- **GIVEN INFORMATION**

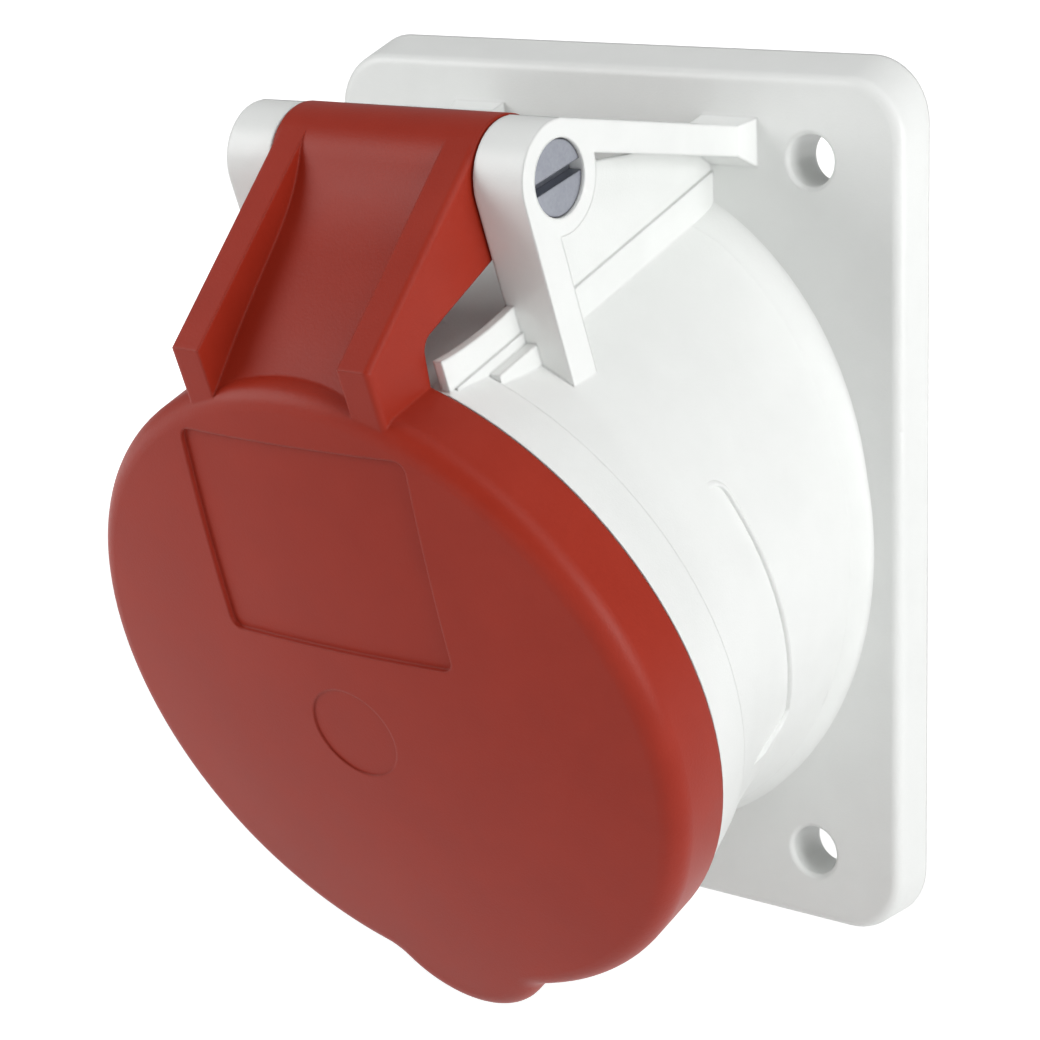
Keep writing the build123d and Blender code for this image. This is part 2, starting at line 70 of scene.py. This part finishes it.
# Soft root on that foot, in millimetres: its height, its width, how far it stands proud of the wall,
# where it starts over the drum's end and runs out of the wall, and how far it sinks in the flange
ROOT_RISE = 2.8
ROOT_SPREAD = 0.5
ROOT_PROUD = 0.03
ROOT_START = 0.5
ROOT_LEAD = 0.15
ROOT_SINK = 0.1
ROOT_ARC_POINTS = 9

# Ends and step of the root round the drum, in degrees
ROOT_ENDS = (-248.0, 68.0)
ROOT_STEP = 2.0


def link(piece, body):
    """Puts a piece in the scene and makes it ride on a body."""
    bpy.context.scene.collection.objects.link(piece)
    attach(piece, body)


def in_row(x, y, z):
    """Row position in metres of socket points: x aside, y up the face and z outwards, in millimetres."""
    x, y, z = np.broadcast_arrays(x, y, z)
    place = (x[..., None] * SIDEWAYS
             + (y[..., None] + AXIS_LIFT) * UPWARDS
             + z[..., None] * OUTWARDS)
    return place * MM


def sheet_mesh(name, points):
    """Smooth mesh of a grid of points: each cell of the (rows, columns, 3) array is a four-sided face."""
    rows, columns = points.shape[:2]
    index = np.arange(rows * columns).reshape(rows, columns)
    faces = np.stack([index[:-1, :-1], index[:-1, 1:], index[1:, 1:], index[1:, :-1]], axis=-1)
    mesh = bpy.data.meshes.new(name)
    mesh.from_pydata(points.reshape(-1, 3).tolist(), [], faces.reshape(-1, 4).tolist())
    mesh.polygons.foreach_set("use_smooth", np.full(len(mesh.polygons), True))
    mesh.update()
    return mesh


def drum_radius(z):
    """Radius of the drum at a depth z: its own radius, and past the waist a little over a square law."""
    past = np.maximum(np.asarray(z, float) - WAIST_Z, 0.0)
    return DRUM_R + FLARE[0] * past ** FLARE[1]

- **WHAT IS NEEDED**
Extract all the material, leaving every line as it is.

- **COMPLETE ANSWER**
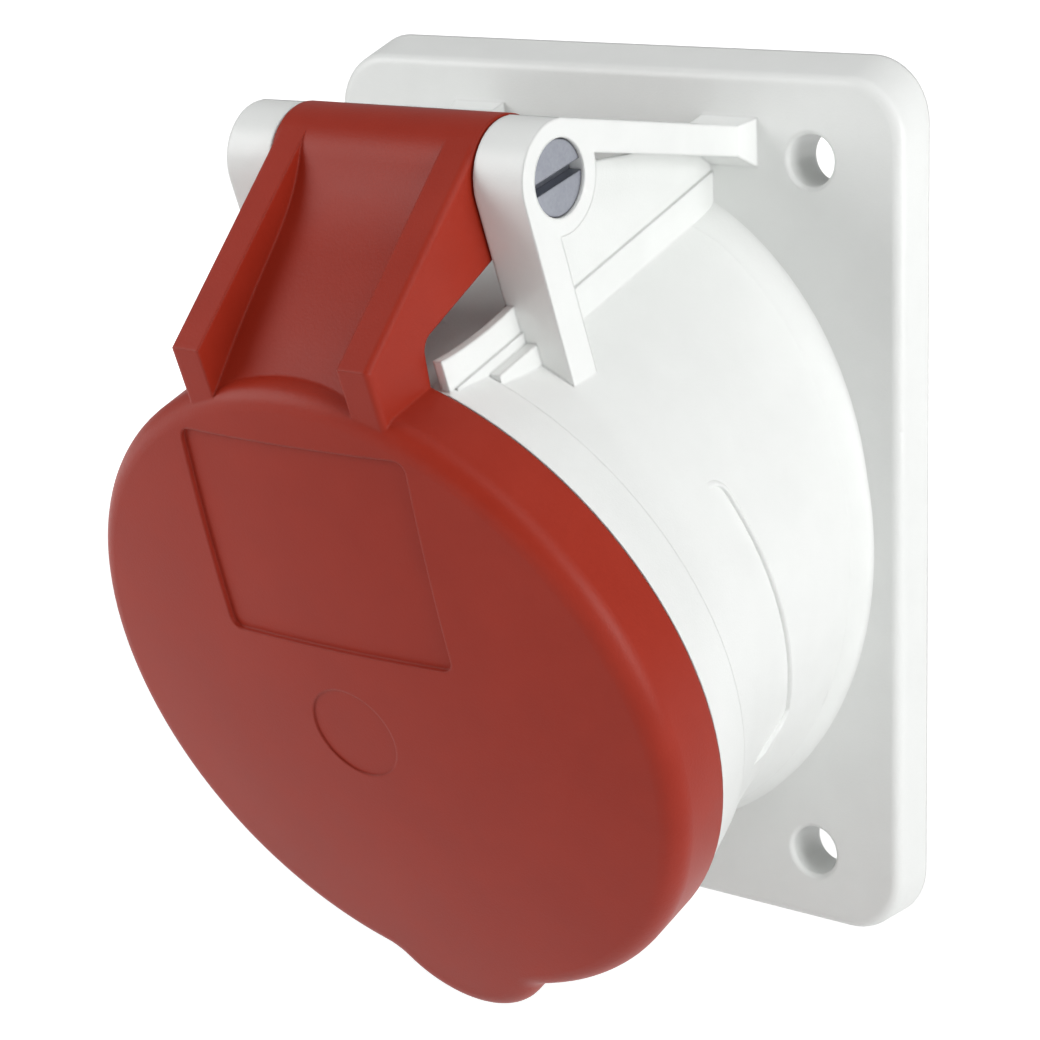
Keep writing the build123d and Blender code for this image. This is part 2, starting at line 70 of scene.py. This part finishes it.
# Soft root on that foot, in millimetres: its height, its width, how far it stands proud of the wall,
# where it starts over the drum's end and runs out of the wall, and how far it sinks in the flange
ROOT_RISE = 2.8
ROOT_SPREAD = 0.5
ROOT_PROUD = 0.03
ROOT_START = 0.5
ROOT_LEAD = 0.15
ROOT_SINK = 0.1
ROOT_ARC_POINTS = 9

# Ends and step of the root round the drum, in degrees
ROOT_ENDS = (-248.0, 68.0)
ROOT_STEP = 2.0


def link(piece, body):
    """Puts a piece in the scene and makes it ride on a body."""
    bpy.context.scene.collection.objects.link(piece)
    attach(piece, body)


def in_row(x, y, z):
    """Row position in metres of socket points: x aside, y up the face and z outwards, in millimetres."""
    x, y, z = np.broadcast_arrays(x, y, z)
    place = (x[..., None] * SIDEWAYS
             + (y[..., None] + AXIS_LIFT) * UPWARDS
             + z[..., None] * OUTWARDS)
    return place * MM


def sheet_mesh(name, points):
    """Smooth mesh of a grid of points: each cell of the (rows, columns, 3) array is a four-sided face."""
    rows, columns = points.shape[:2]
    index = np.arange(rows * columns).reshape(rows, columns)
    faces = np.stack([index[:-1, :-1], index[:-1, 1:], index[1:, 1:], index[1:, :-1]], axis=-1)
    mesh = bpy.data.meshes.new(name)
    mesh.from_pydata(points.reshape(-1, 3).tolist(), [], faces.reshape(-1, 4).tolist())
    mesh.polygons.foreach_set("use_smooth", np.full(len(mesh.polygons), True))
    mesh.update()
    return mesh


def drum_radius(z):
    """Radius of the drum at a depth z: its own radius, and past the waist a little over a square law."""
    past = np.maximum(np.asarray(z, float) - WAIST_Z, 0.0)
    return DRUM_R + FLARE[0] * past ** FLARE[1]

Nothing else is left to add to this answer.